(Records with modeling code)
## BEGIN
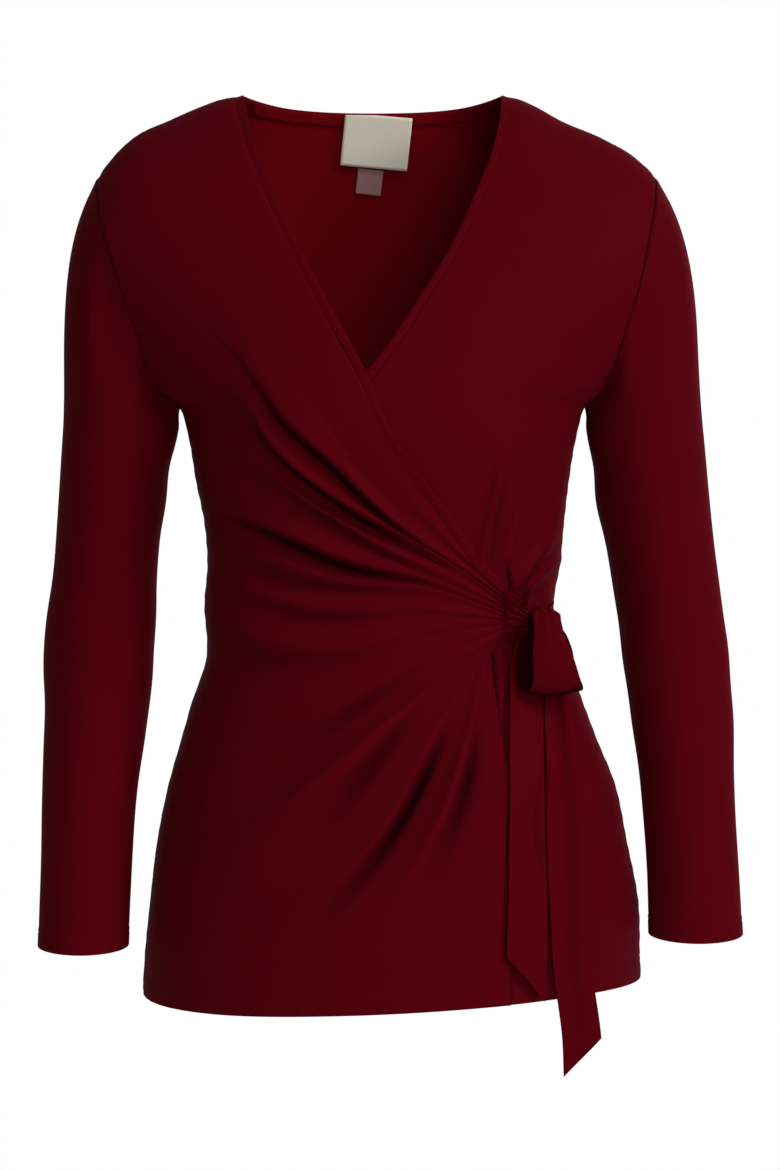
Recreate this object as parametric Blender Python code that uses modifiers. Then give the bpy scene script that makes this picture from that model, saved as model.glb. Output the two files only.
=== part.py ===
"""Wrap top in jersey. The right front laps over the left front and is gathered at the wearer's
left waist into a tie, with one loop and two hanging ends. The cloth keeps its worn, hollow form.

The origin is midway between the two points where the shoulder seams meet the neckline. The
front faces -Y, the wearer's right side is at -X, and +Z is up. Sizes here are millimetres, and
"drop" is the distance below the origin. Each piece is an open grid laid on a shared form of the
body and given its wall by Solidify.
"""

import math

import bpy
import numpy as np

MM = 0.001

# Cloth, mm
WALL = 1.3
SEAM_GAP = 0.3
RIDGE_GAP = 0.3  # the shoulder seams stand this much further open, each way
LAP = 2.8  # outer face of the under front to outer face of the top front
BAND = 6.0  # finished width of the stitched neckline edges
FRONT, BACK = -1, 1
RIGHT, LEFT = -1, 1  # the wearer's sides


def table(names, *rows):
    """A table's columns by name."""
    return dict(zip(names.split(), np.array(rows, float).T))


# The body: outline at its right and left sides, and how deep the section is before and behind
BODY = table(
    "drop right left front back",
    (-20, -248, 250, 36, 50),
    (0, -246, 249, 44, 56),
    (30, -241, 245, 54, 67),
    (60, -232, 237, 64, 79),
    (100, -212, 217, 79, 91),
    (138, -193, 201, 93, 99),
    (165, -175, 184, 102, 102),
    (190, -155, 164, 108, 103),
    (217, -137, 146, 113, 102),
    (240, -130.5, 139.5, 114, 99),
    (270, -125.5, 134.5, 110, 93),
    (300, -119.5, 131, 103, 86),
    (330, -117.5, 128, 98, 81),
    (354, -119.5, 124, 97, 80),
    (396, -118.5, 129, 101, 85),
    (424, -128, 143.5, 104, 90),
    (452, -136, 154.5, 107, 95),
    (480, -144, 166, 110, 100),
    (522, -152.5, 175, 113, 106),
    (564, -157.5, 183, 115, 110),
    (606, -161.5, 184, 116, 112),
    (660, -163, 185, 117, 113),
)
FULLNESS = 0.9  # below 1 the section is squarer than an ellipse
CROWN_DROP = 56  # how far below the shoulder line the section is fully open
BUST = table("x drop width height proud", (-60, 236, 40, 46, 6), (68, 236, 40, 46, 6))

# The shoulder line, seen from the front; between the neck points it only guides the crown
SHOULDER = table(
    "x drop",
    (-212, 92),
    (-194, 58),
    (-185.5, 45.5),
    (-171.5, 31.5),
    (-143.5, 17.5),
    (-124, 9),
    (-109, 3.5),
    (-93, 0),
    (-60, -32),
    (0, -52),
    (57, -32),
    (88, 0),
    (101, 3.5),
    (113, 9),
    (128, 17.5),
    (160, 31.5),
    (183, 45.5),
    (195, 58),
    (213, 92),
)

# The armhole seam
ARMHOLE = table(
    "drop right left",
    (58, -194, 195),
    (80, -191.5, 193),
    (100, -187.5, 189.5),
    (140, -175, 181),
    (175, -164, 170),
    (198, -157, 162),
    (211, -148, 155),
    (217, -137, 146),
)
ARMHOLE_TOP, UNDERARM = 58, 217
ARMHOLE_DEPTH = {FRONT: 46, BACK: 52}
ARMHOLE_BACK_SHIFT = 5  # the seam lies this much further out at the back

HEM = table(
    "across front back",
    (-1, 626.5, 626.5),
    (-0.8, 631, 628.5),
    (-0.45, 635, 630),
    (-0.1, 633, 630.5),
    (0.3, 627, 628.5),
    (0.6, 621.5, 624),
    (0.85, 618, 619),
    (1, 616, 616),
)

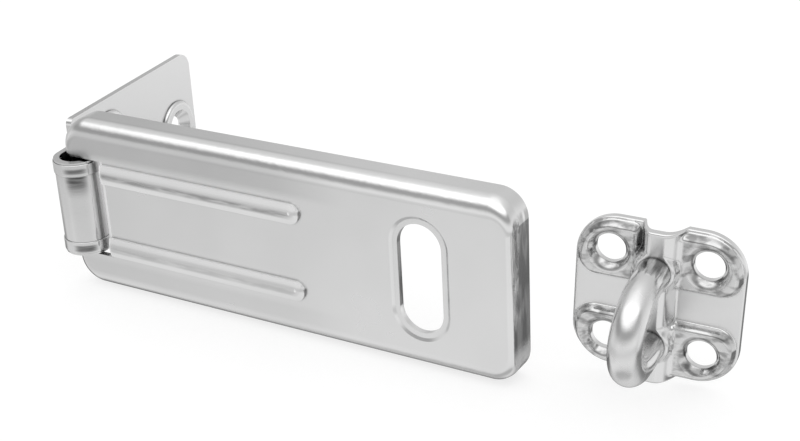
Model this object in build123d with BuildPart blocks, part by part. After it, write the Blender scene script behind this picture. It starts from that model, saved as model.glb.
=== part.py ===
"""Padlock hasp set: a hinged strap on its screw leaf, and the staple plate beside it.

Millimetres, +Z up, with the hinge axis along Z. The origin is on the leaf's wall face, midway
between the two screws nearest the hinge. The leaf runs along Y with its screw heads towards +X.
The strap stands open, almost along +X, and the staple plate stands past its free end.
"""

import math
import os

from build123d import *

# Strap: a drawn sheet steel tray, open at the back
strap_length = 114.3
strap_height = 41.3
strap_depth = 7.8
strap_sheet = 1.4
strap_open_angle = 6.3
long_edge_round = 4.0
free_end_round = 1.3
nose_round = 2.6
free_corner_radius = 6.0
hinge_corner_radius = 6.5
flange_end_radius = 5.0
round_steps = 6

# Hinge bar, left standing between the two noses by a window in the strap
bar_radius = 2.3
nose_ball_radius = 2.5
window_half_height = 11.9
window_length = 9.9
window_lip_radius = 1.8
window_lip_depth = 1.6

# Stiffening ribs, pressed outwards
rib_spacing = 18.1
rib_width = 4.6
rib_rise = 1.1
rib_crown_radius = 6.5
rib_edge_round = 0.45
rib_start = 11.5
rib_end = 65.0

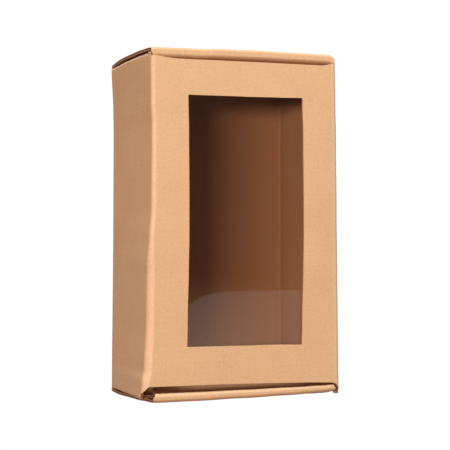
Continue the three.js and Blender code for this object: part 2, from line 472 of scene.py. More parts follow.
## END
AIM: Your task is to repeat every entry exactly.

ANSWER TO THIS EXERCISE:
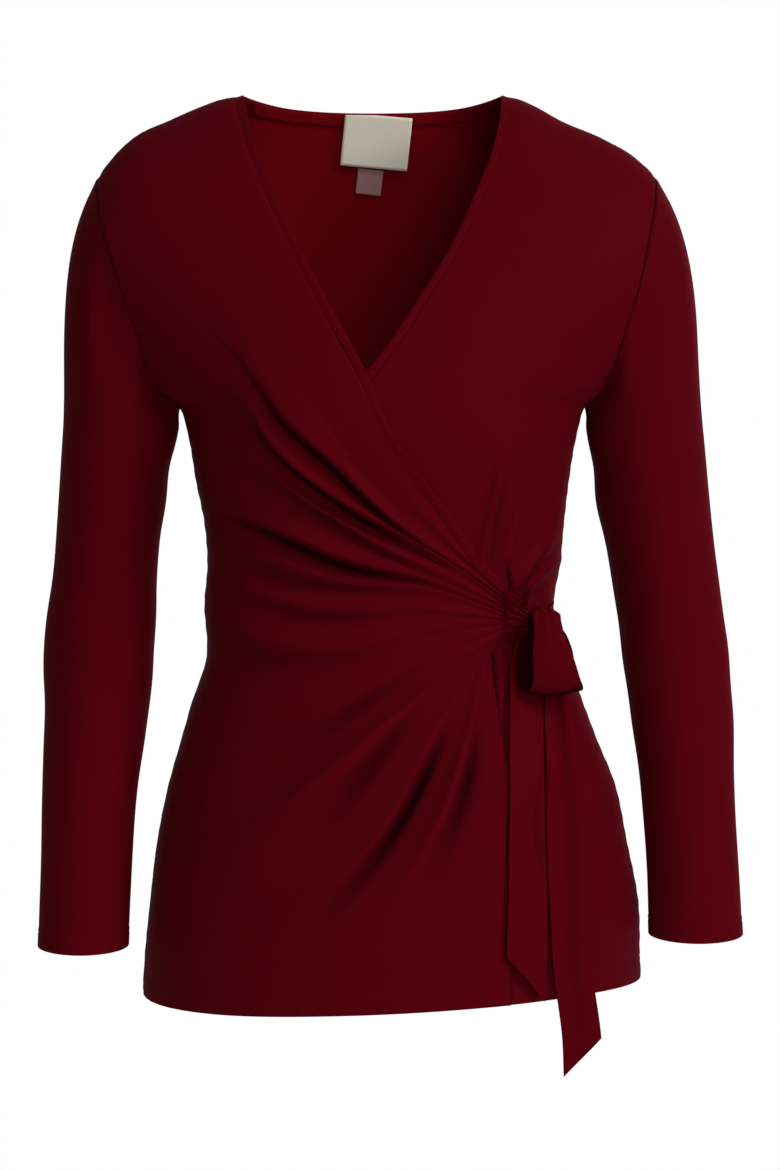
Recreate this object as parametric Blender Python code that uses modifiers. Then give the bpy scene script that makes this picture from that model, saved as model.glb. Output the two files only.
=== part.py ===
"""Wrap top in jersey. The right front laps over the left front and is gathered at the wearer's
left waist into a tie, with one loop and two hanging ends. The cloth keeps its worn, hollow form.

The origin is midway between the two points where the shoulder seams meet the neckline. The
front faces -Y, the wearer's right side is at -X, and +Z is up. Sizes here are millimetres, and
"drop" is the distance below the origin. Each piece is an open grid laid on a shared form of the
body and given its wall by Solidify.
"""

import math

import bpy
import numpy as np

MM = 0.001

# Cloth, mm
WALL = 1.3
SEAM_GAP = 0.3
RIDGE_GAP = 0.3  # the shoulder seams stand this much further open, each way
LAP = 2.8  # outer face of the under front to outer face of the top front
BAND = 6.0  # finished width of the stitched neckline edges
FRONT, BACK = -1, 1
RIGHT, LEFT = -1, 1  # the wearer's sides


def table(names, *rows):
    """A table's columns by name."""
    return dict(zip(names.split(), np.array(rows, float).T))


# The body: outline at its right and left sides, and how deep the section is before and behind
BODY = table(
    "drop right left front back",
    (-20, -248, 250, 36, 50),
    (0, -246, 249, 44, 56),
    (30, -241, 245, 54, 67),
    (60, -232, 237, 64, 79),
    (100, -212, 217, 79, 91),
    (138, -193, 201, 93, 99),
    (165, -175, 184, 102, 102),
    (190, -155, 164, 108, 103),
    (217, -137, 146, 113, 102),
    (240, -130.5, 139.5, 114, 99),
    (270, -125.5, 134.5, 110, 93),
    (300, -119.5, 131, 103, 86),
    (330, -117.5, 128, 98, 81),
    (354, -119.5, 124, 97, 80),
    (396, -118.5, 129, 101, 85),
    (424, -128, 143.5, 104, 90),
    (452, -136, 154.5, 107, 95),
    (480, -144, 166, 110, 100),
    (522, -152.5, 175, 113, 106),
    (564, -157.5, 183, 115, 110),
    (606, -161.5, 184, 116, 112),
    (660, -163, 185, 117, 113),
)
FULLNESS = 0.9  # below 1 the section is squarer than an ellipse
CROWN_DROP = 56  # how far below the shoulder line the section is fully open
BUST = table("x drop width height proud", (-60, 236, 40, 46, 6), (68, 236, 40, 46, 6))

# The shoulder line, seen from the front; between the neck points it only guides the crown
SHOULDER = table(
    "x drop",
    (-212, 92),
    (-194, 58),
    (-185.5, 45.5),
    (-171.5, 31.5),
    (-143.5, 17.5),
    (-124, 9),
    (-109, 3.5),
    (-93, 0),
    (-60, -32),
    (0, -52),
    (57, -32),
    (88, 0),
    (101, 3.5),
    (113, 9),
    (128, 17.5),
    (160, 31.5),
    (183, 45.5),
    (195, 58),
    (213, 92),
)

# The armhole seam
ARMHOLE = table(
    "drop right left",
    (58, -194, 195),
    (80, -191.5, 193),
    (100, -187.5, 189.5),
    (140, -175, 181),
    (175, -164, 170),
    (198, -157, 162),
    (211, -148, 155),
    (217, -137, 146),
)
ARMHOLE_TOP, UNDERARM = 58, 217
ARMHOLE_DEPTH = {FRONT: 46, BACK: 52}
ARMHOLE_BACK_SHIFT = 5  # the seam lies this much further out at the back

HEM = table(
    "across front back",
    (-1, 626.5, 626.5),
    (-0.8, 631, 628.5),
    (-0.45, 635, 630),
    (-0.1, 633, 630.5),
    (0.3, 627, 628.5),
    (0.6, 621.5, 624),
    (0.85, 618, 619),
    (1, 616, 616),
)

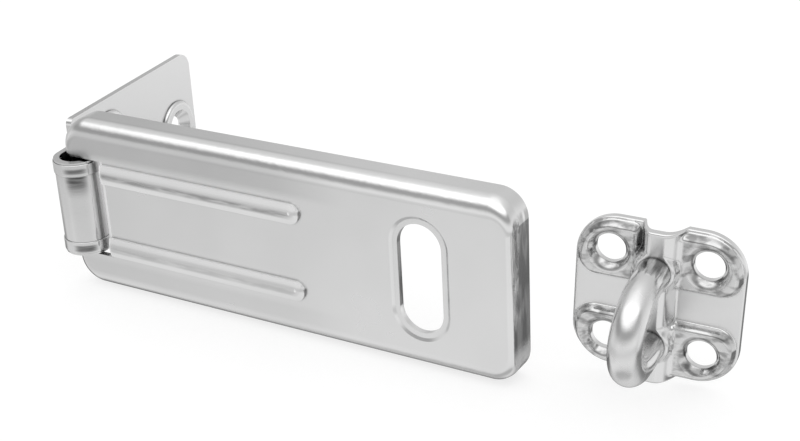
Model this object in build123d with BuildPart blocks, part by part. After it, write the Blender scene script behind this picture. It starts from that model, saved as model.glb.
=== part.py ===
"""Padlock hasp set: a hinged strap on its screw leaf, and the staple plate beside it.

Millimetres, +Z up, with the hinge axis along Z. The origin is on the leaf's wall face, midway
between the two screws nearest the hinge. The leaf runs along Y with its screw heads towards +X.
The strap stands open, almost along +X, and the staple plate stands past its free end.
"""

import math
import os

from build123d import *

# Strap: a drawn sheet steel tray, open at the back
strap_length = 114.3
strap_height = 41.3
strap_depth = 7.8
strap_sheet = 1.4
strap_open_angle = 6.3
long_edge_round = 4.0
free_end_round = 1.3
nose_round = 2.6
free_corner_radius = 6.0
hinge_corner_radius = 6.5
flange_end_radius = 5.0
round_steps = 6

# Hinge bar, left standing between the two noses by a window in the strap
bar_radius = 2.3
nose_ball_radius = 2.5
window_half_height = 11.9
window_length = 9.9
window_lip_radius = 1.8
window_lip_depth = 1.6

# Stiffening ribs, pressed outwards
rib_spacing = 18.1
rib_width = 4.6
rib_rise = 1.1
rib_crown_radius = 6.5
rib_edge_round = 0.45
rib_start = 11.5
rib_end = 65.0

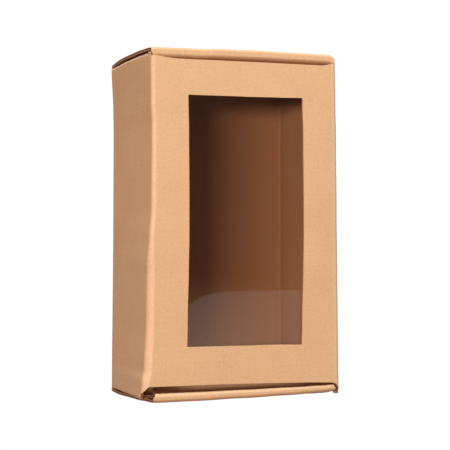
Continue the three.js and Blender code for this object: part 2, from line 472 of scene.py. More parts follow.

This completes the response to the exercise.